Untitled
Merrill Wagner American
Not on view
Merrill Wagner, who came of age as an artist in the 1960s, works across the categories of painting, sculpture, and installation. Over the course of her long career, she has consistently engaged a wide range of subjects, including landscape (both urban and natural), materiality, duration, metamorphosis, and abstraction. Wagner employs both natural and industrial materials, most of them either reclaimed and/or originally intended for extra-artistic purposes. Such is true of Untitled, which exemplifies the artist’s longstanding fascination with slate (and geological material generally).
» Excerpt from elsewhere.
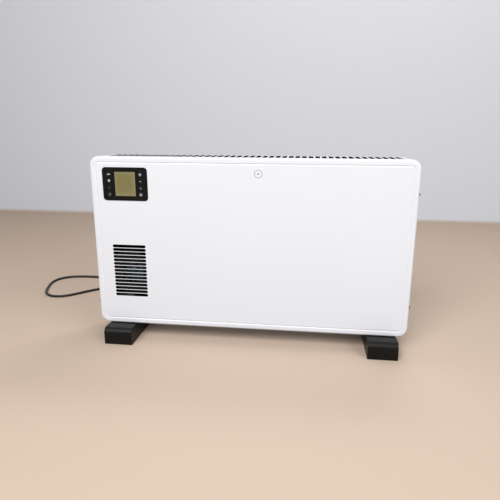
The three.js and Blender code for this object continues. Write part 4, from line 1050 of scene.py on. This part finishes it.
screwSettings = {
    "head": [(0, 2.5), (1.3, 2.48), (2.3, 2.32), (3.1, 1.9), (3.7, 1.15), (3.96, 0.4), (4, 0)],
    "shankRadius": 2, "shankLength": 9, "threadPitch": 0.9, "threadDepth": 0.35, "threadStart": -0.8,
    "threadEnd": 1.6, "ridge": 0.35, "valley": 0.6, "tip": 0.4, "crossLength": 4.6, "crossWidth": 0.95,
    "crossDepth": 1.5, "footScale": 1.12, "footShank": 16, "footHeadHeight": 3,
    "rearPlaces": ((-373.5, 99), (-373.5, 399), (373.5, 99), (373.5, 399)),
}


def makeScrew(screw, headScale, shank):
    head = [(r * headScale, z) for r, z in screw["head"]]
    r = screw["shankRadius"]
    thread = []
    z = screw["threadStart"]
    while z > screw["threadEnd"] - shank:
        thread += [(r, z), (r, z - screw["ridge"]), (r - screw["threadDepth"], z - screw["valley"])]
        z -= screw["threadPitch"]
    tip = screw["tip"]
    profile = [*head, (r, 0), *thread, (r - tip, 1 - shank), (tip, -shank), (0, -shank)]
    piece = turnProfile("screw_model", profile, Matrix.Identity(4), steps=36)
    length, width, deep = screw["crossLength"] / 2, screw["crossWidth"] / 2, screw["crossDepth"]
    for reach, across in ((length, width), (width, length)):
        cutBlock(piece, (-reach, -across, head[0][1] - deep), (reach, across, 4))
    return piece


def placeScrew(model, name, node, place, turn):
    matrix = moveTo(*place) @ turn
    finishPiece(copyPiece(model, name, matrix), "screwBlack", node)


panScrew = makeScrew(screwSettings, 1.0, screwSettings["shankLength"])
footBolt = makeScrew(screwSettings, screwSettings["footScale"], screwSettings["footShank"])
for name, side, number in (
    ("screw_side_left", "left", 1), ("screw_side_right_low", "right", 1), ("screw_side_right_high", "right", 2),
):
    sign = sides[side]
    x = sign * (caseSettings["halfWidth"] + caseSettings["gap"])
    place = (x, caseSettings["screwLine"], caseSettings["screwHeights"][side][number - 1])
    placeScrew(panScrew, name, f"side_screw_{side}_{number}", place, turnBy(sign * 90, "Y"))
for i, (x, z) in enumerate(screwSettings["rearPlaces"], start=1):
    place = (x, caseSettings["back"] + caseSettings["gap"], z)
    placeScrew(panScrew, f"screw_back_{i}", f"rear_screw_{i}", place, turnBy(-90, "X"))
for side in sides:
    for i in (1, 2):
        low, high = boxInMm(f"foot_screw_{side}_{i}")
        place = ((low.x + high.x) / 2, (low.y + high.y) / 2, low.z + screwSettings["footHeadHeight"])
        placeScrew(footBolt, f"bolt_{side}_foot_{i}", f"foot_screw_{side}_{i}", place, turnBy(180, "X"))
for model in (panScrew, footBolt):
    bpy.data.objects.remove(model)
print("screws driven")

# feet: hollow mouldings with a rounded front and back and a stepped seat

footSettings = {
    "centreX": 320, "halfWidth": 35, "halfLength": 100, "lipHeight": 41.7, "seatHeight": 39.7,
    "padHeight": 41.2, "seatReach": 66, "pad": (-41.7, 57), "endRound": 13.7, "edge": 1.5, "wall": 3,
    "hollowHeight": 37.2, "ribPlaces": (-60, 0, 60), "ribWidth": 3, "ribLow": 22.7, "ribHigh": 37.6,
    "boltPlaces": (-30, 30), "boltHoleRadius": 2.4,
}


def makeFoot(foot):
    half, reach, lip = foot["halfWidth"], foot["halfLength"], foot["lipHeight"]
    seatReach, seat = foot["seatReach"], foot["seatHeight"]

    def endsAbove(level):
        return lambda edge: alongAxis(0)(edge) and edge.verts[0].co.z > level * mm

    body = startBlock("foot", (-half, -reach, 0), (half, reach, lip))
    bevelEdges(body, endsAbove(lip - 1), foot["endRound"], 12)
    cutBlock(body, (-half - 5, -seatReach, seat), (half + 5, seatReach, lip + 18.3))
    low, high = foot["pad"]
    cutAway(body, startBlock("pad", (-half, low, seat - 1), (half, high, foot["padHeight"])), "UNION")
    breakEdges(body, foot["edge"], segments=4, angle=50)
    wall, ceiling = foot["wall"], foot["hollowHeight"]
    hollow = startBlock("hollow", (wall - half, wall - reach, -5), (half - wall, reach - wall, ceiling))
    bevelEdges(hollow, endsAbove(ceiling - 1), foot["endRound"], 8)
    cutAway(body, hollow)
    for y in foot["boltPlaces"]:
        drill(body, (0, y, seat - 0.7), foot["boltHoleRadius"], 16, "Z", 28)
    thin = foot["ribWidth"] / 2
    for y in foot["ribPlaces"]:
        rib = startBlock("rib", (thin - half, y - thin, foot["ribLow"]), (half - thin, y + thin, foot["ribHigh"]))
        cutAway(body, rib, "UNION")
    return body


footModel = makeFoot(footSettings)
for side, sign in sides.items():
    foot = copyPiece(footModel, f"stand_{side}", moveTo(sign * footSettings["centreX"], 0, 0))
    finishPiece(foot, "blackMoulded", f"foot_{side}", angle=28)
bpy.data.objects.remove(footModel)
print("feet moulded")

# mains switch on the left side, and the strain relief at the back

switchSettings = {
    "face": -380, "height": 150, "flange": (8.5, 16.6, 1.2), "flangeCorner": 1.6, "flangeRound": 0.6,
    "edge": 0.2, "body": (6.3, 14.4, 22), "well": (5.1, 13.2, 14.3), "pivot": (-373.7, 150), "tilt": 8,
    "rocker": [
        (-7.7, -11.8), (-6.95, -7.6), (-6.45, -3.6), (-6.3, 0), (-6.45, 3.6), (-6.95, 7.6), (-7.7, 11.8),
        (-2.5, 11.8), (4, 5.9), (4, -5.9), (-2.5, -11.8),
    ],
    "rockerRound": 0.5, "halfWidth": 4.8,
    "onMark": ((-7.35, -0.35, 5.6), (-6.7, 0.35, 9.4)),
    "offMark": {"place": (-7.45, 0, -7.6), "lean": 96, "inner": 1.1, "outer": 1.7, "height": 0.6},
}


def makeSwitchFrame(switch):
    x, z = switch["face"], switch["height"]

    def block(name, size, start):
        across, rise, deep = size
        return startBlock(name, (start, -across, z - rise), (x + deep, across, z + rise))

    body = block("switch_frame", switch["body"], x)
    flange = block("flange", switch["flange"], x)
    bevelEdges(flange, alongAxis(0), switch["flangeCorner"], 5)
    bevelEdges(flange, atLevel(0, x), switch["flangeRound"], 3)
    cutAway(body, flange, "UNION")
    cutAway(body, block("well", switch["well"], x - beyond))
    breakEdges(body, switch["edge"])
    finishPiece(body, "blackMoulded", "main_switch_housing")


def makeRocker(switch):
    # a plate with the rocker's outline, extruded across and eased round its edges
    px, pz = switch["pivot"]
    rocker = drawLine("switch_rocker_cap", switch["rocker"], -switch["halfWidth"])
    bpy.ops.mesh.edge_face_add()
    bpy.ops.mesh.extrude_region_move(TRANSFORM_OT_translate={"value": (0, 2 * switch["halfWidth"] * mm, 0)})
    closeShape()
    breakEdges(rocker, switch["rockerRound"], segments=3)
    place = moveTo(px, 0, pz) @ turnBy(switch["tilt"], "Y")
    rocker.data.transform(place)
    finishPiece(rocker, "blackGloss", "main_switch_rocker", body="switch_rocker")
    on = startBlock("switch_marks", *switch["onMark"], 0, 0.2, 2)
    sign = switch["offMark"]
    outline = ringOutline(sign["inner"], sign["outer"], sign["height"])
    off = turnProfile("off", outline, moveTo(*sign["place"]) @ turnBy(sign["lean"], "Y"))
    marks = joinPieces([on, off])
    marks.data.transform(place)
    finishPiece(marks, "printBright", body="switch_rocker")


reliefSettings = {
    "place": (-335, 0, 80),
    "start": [
        (0, 50.5), (8.6, 50.5), (9, 50.9), (9, 55.1), (8.6, 55.5), (6, 55.5), (6, 57.3), (8.5, 57.3), (9, 57.8),
        (9, 58.8), (8.6, 59.3), (7.6, 59.5), (7, 60.3), (6.9, 63),
    ],
    "ribs": 7, "ribStart": 63, "ribPitch": 4.3, "ribDepth": 1.1, "ribRadius": 6.9,
    "narrowing": 1.9 / 31.6,  # of the radius, along the axis
    "tip": [(4.95, 94.6), (4.95, 95.9), (4.6, 96.3), (3.9, 96.3), (3.9, 94), (0, 94)],
}


def makeRelief(relief):
    profile = list(relief["start"])
    for i in range(relief["ribs"]):
        along = i * relief["ribPitch"]
        y = relief["ribStart"] + along
        radius = relief["ribRadius"] - relief["narrowing"] * along
        deep = radius - relief["ribDepth"]
        profile += [(radius, y), (deep, y + 0.5), (deep, y + 1.3), (radius - 0.12, y + 1.8)]
    profile += relief["tip"]
    x, y, z = relief["place"]
    piece = turnProfile("lead_relief", profile, moveTo(x, y, z) @ alongY, steps=48)
    finishPiece(piece, "blackMoulded", "strain_relief", angle=40)


makeSwitchFrame(switchSettings)
makeRocker(switchSettings)
makeRelief(reliefSettings)
print("switch and strain relief fitted")

# CAD parts that keep their shape get their own finish

nodeFinishes = {
    "blackMoulded": ["fan_cover", "fan_housing", "tip_over_switch"],
    "boardGreen": ["control_board", "power_board"],
    "zincSteel": [
        "display_module", "fan_shaft", "fan_motor", "partition_plate", "element_bracket_left",
        "element_bracket_right", "heat_shield_front", "heat_shield_rear",
    ],
    "elementAluminium": ["heating_element_lower", "heating_element_upper"],
    "ceramic": ["element_insulator_left", "element_insulator_right", "thermal_cutout", "terminal_block"],
    "fanTeal": ["fan_impeller"],
    "cordSheath": ["inner_lead"],
}
for finishName, names in nodeFinishes.items():
    for name in names:
        paint(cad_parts[name], finishName)
print("CAD parts finished:", sum(len(names) for names in nodeFinishes.values()))

# floor, wall and light

roomSettings = {
    "floorColour": (0.67, 0.53, 0.42), "wallColour": (0.9, 0.89, 0.93), "thrownColour": (0.27, 0.265, 0.265),
    "wallDistance": 1.6,  # metres behind the origin
    "floorSize": 9.0, "airColour": (0.93, 0.95, 1.0), "airLight": 0.15, "airSeen": 0.66,
    "lamps": {
        "main_lamp": {"place": (-0.6, -2.4, 2.3), "size": 1.8, "energy": 84.0, "colour": (1.0, 0.985, 0.97)},
        "fill_lamp": {"place": (2.2, -2.0, 1.9), "size": 2.0, "energy": 45.0, "colour": (0.97, 0.985, 1.0)},
        "back_lamp": {"place": (0.6, 1.45, 2.5), "size": 0.9, "energy": 24.0, "colour": (1.0, 1.0, 1.0)},
    },
}


def makeRoom(room):
    clearSelection()
    bpy.ops.mesh.primitive_plane_add(size=room["floorSize"], location=(0, 0, 0))
    floor = nameNew("studio_floor")
    floor.data.transform(moveTo(0, (room["wallDistance"] - room["floorSize"] / 2) * 1000, 0))
    editSelect(floor, "EDGE", lambda edge: all(v.co.y > room["wallDistance"] - 0.01 for v in edge.verts))
    bpy.ops.mesh.extrude_region_move(TRANSFORM_OT_translate={"value": (0, 0, room["floorSize"] / 2)})
    leaveEdit()
    return floor


def seenDirectly(tree):
    rays = addNode(tree, "LightPath").outputs
    direct = mathNode("MAXIMUM", rays["Is Camera Ray"], rays["Is Glossy Ray"])
    return mathNode("MAXIMUM", direct, rays["Is Transmission Ray"])


def makeRoomPaint(room):
    # what is seen has the room's warm tones, while the light it throws back stays neutral
    material, tree, shader = newMaterial("roomPaint")
    shader.inputs["Roughness"].default_value = 0.85
    upper = spreadOf(addNode(tree, "SeparateXYZ", {0: objectPlace(tree)}).outputs["Z"], 0.0, 0.02)
    seen = mixColours(upper, (*room["floorColour"], 1), (*room["wallColour"], 1))
    feed(shader.inputs["Base Color"], mixColours(seenDirectly(tree), (*room["thrownColour"], 1), seen))
    return material


def makeAir(room):
    # pale to look at, and a faint light on the object from all round
    world = bpy.data.worlds.new("studio_air")
    world.use_nodes = True
    background = world.node_tree.nodes["Background"]
    background.inputs["Color"].default_value = (*room["airColour"], 1)
    strength = spreadOf(seenDirectly(world.node_tree), 0.0, 1.0, room["airLight"], room["airSeen"])
    feed(background.inputs["Strength"], strength)
    bpy.context.scene.world = world


def makeLamp(name, lamp, target=(0, 0, 0.2)):
    clearSelection()
    bpy.ops.object.light_add(type="AREA", location=lamp["place"])
    light = nameNew(name)
    light.data.size, light.data.energy, light.data.color = lamp["size"], lamp["energy"], lamp["colour"]
    aim = Vector(target) - Vector(lamp["place"])
    light.rotation_euler = aim.to_track_quat("-Z", "Y").to_euler()


studioFloor = makeRoom(roomSettings)
studioFloor.data.materials.append(makeRoomPaint(roomSettings))
for name, lamp in roomSettings["lamps"].items():
    makeLamp(name, lamp)
makeAir(roomSettings)
bpy.context.scene.view_settings.view_transform = "Standard"
print("room and lamps placed")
It consists of two pieces of slate, both readymade, which hang on the wall in a carefully determined relationship to one another. The pieces, sourced from different places, are different colors, textures, and forms. Irregular in shape, with uneven edges and geometries, they were likely "designed" or "composed" not by the artist, but by the vagaries of their former lives. The artist’s intervention was to have found and then combined them to create a single work of art. The piece of slate that hangs at the left appears to be a piece of broken chalkboard: it is probably one of the dozens of such pieces that Wagner collected from PS.1 when it was decommissioned as a school and remade into the art space now known as PS.1 MoMA. Wagner chose to retain evidence of her materials’ past lives in the form of tape residue on the piece on the left and pre-drilled holes on the piece on the right.